Furthermore, this framework raises questions about alternative normalization schemes, such as layer normalization or instance normalization. Do these methods similarly adapt spline geometries, or do they impose different structural constraints on the partition? The CPA spline perspective suggests that any operation which rescales and recenters activation statistics will necessarily induce geometric transformations of the linear regions, but the specific nature of these transformations may vary significantly across normalization variants.
Conclusion
Balestriero and Baraniuk's analysis in "Batch Normalization Explained" represents a significant shift in how we conceptualize one of deep learning's most ubiquitous components. By grounding batch normalization in the theory of continuous piecewise affine splines, they reveal that its efficacy stems not solely from optimization benefits, but from its ability to act as an unsupervised geometric adapter. The technique aligns the network's representational partitions with data structure before training even begins, while the inherent stochasticity of minibatch statistics provides a mechanism for margin maximization and regularization.

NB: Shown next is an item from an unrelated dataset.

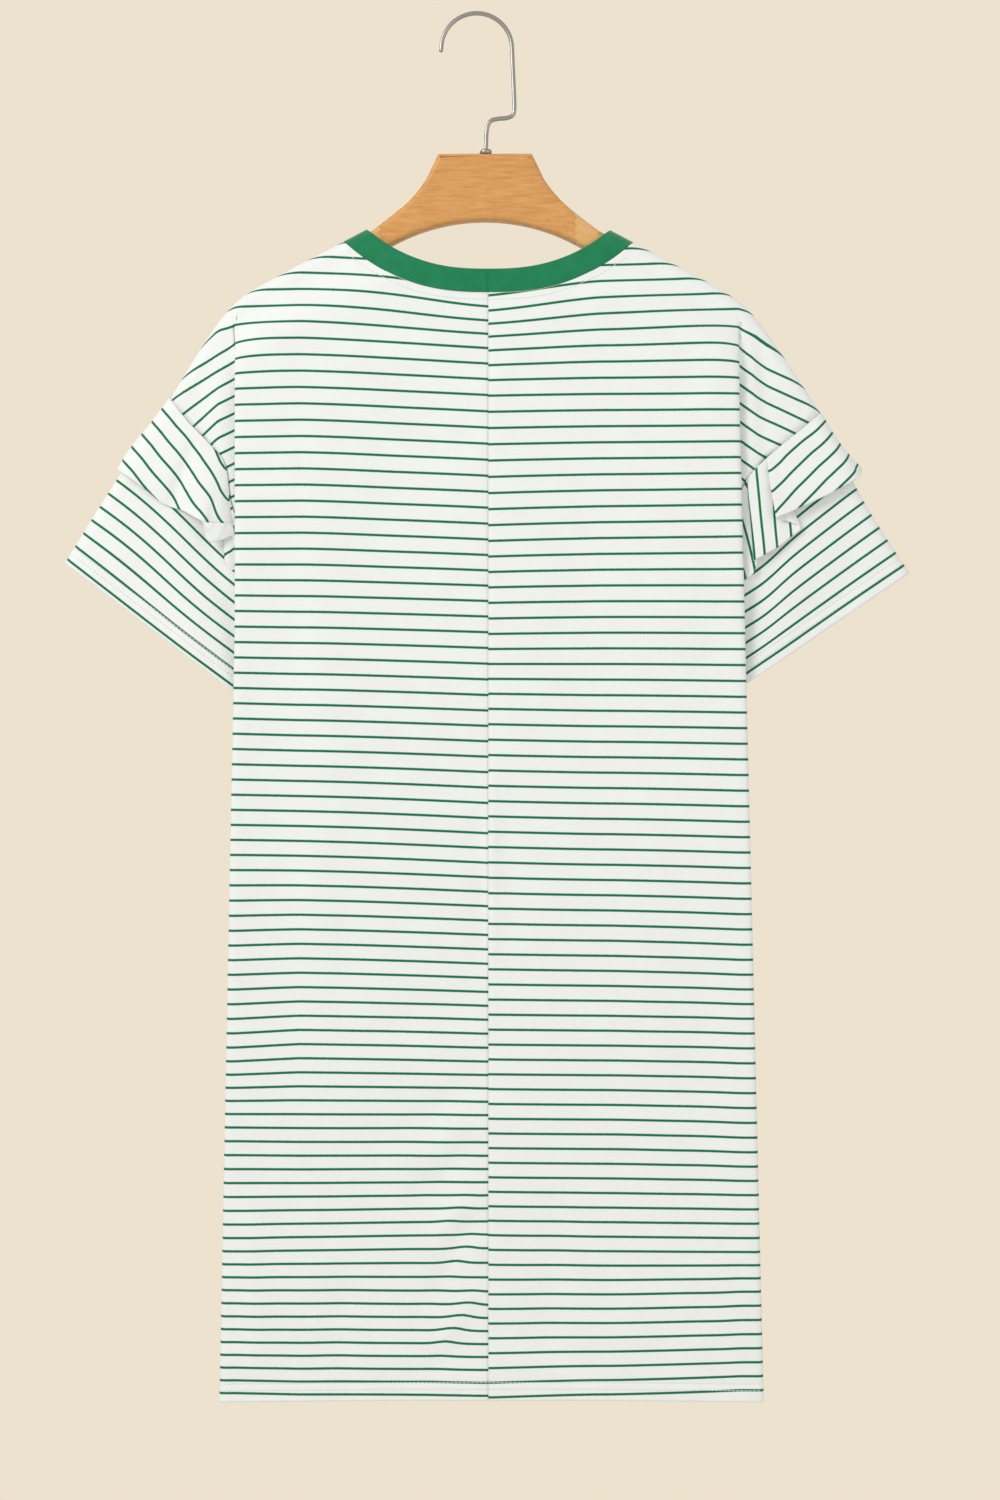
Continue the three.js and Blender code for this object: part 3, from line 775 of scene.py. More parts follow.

This reframing opens several avenues for future research. Can we design explicit geometric initialization schemes that capture these benefits without batch dependence? How does the interaction between spline geometry and optimization landscape curvature influence training dynamics in very deep networks? Most fundamentally, this work challenges us to view normalization not as a remedy for training instabilities, but as a sophisticated mechanism for encoding data topology into network geometry. As we continue to develop more efficient and interpretable architectures, understanding the geometric inductive biases introduced by normalization will be essential for moving beyond empirical success toward principled design.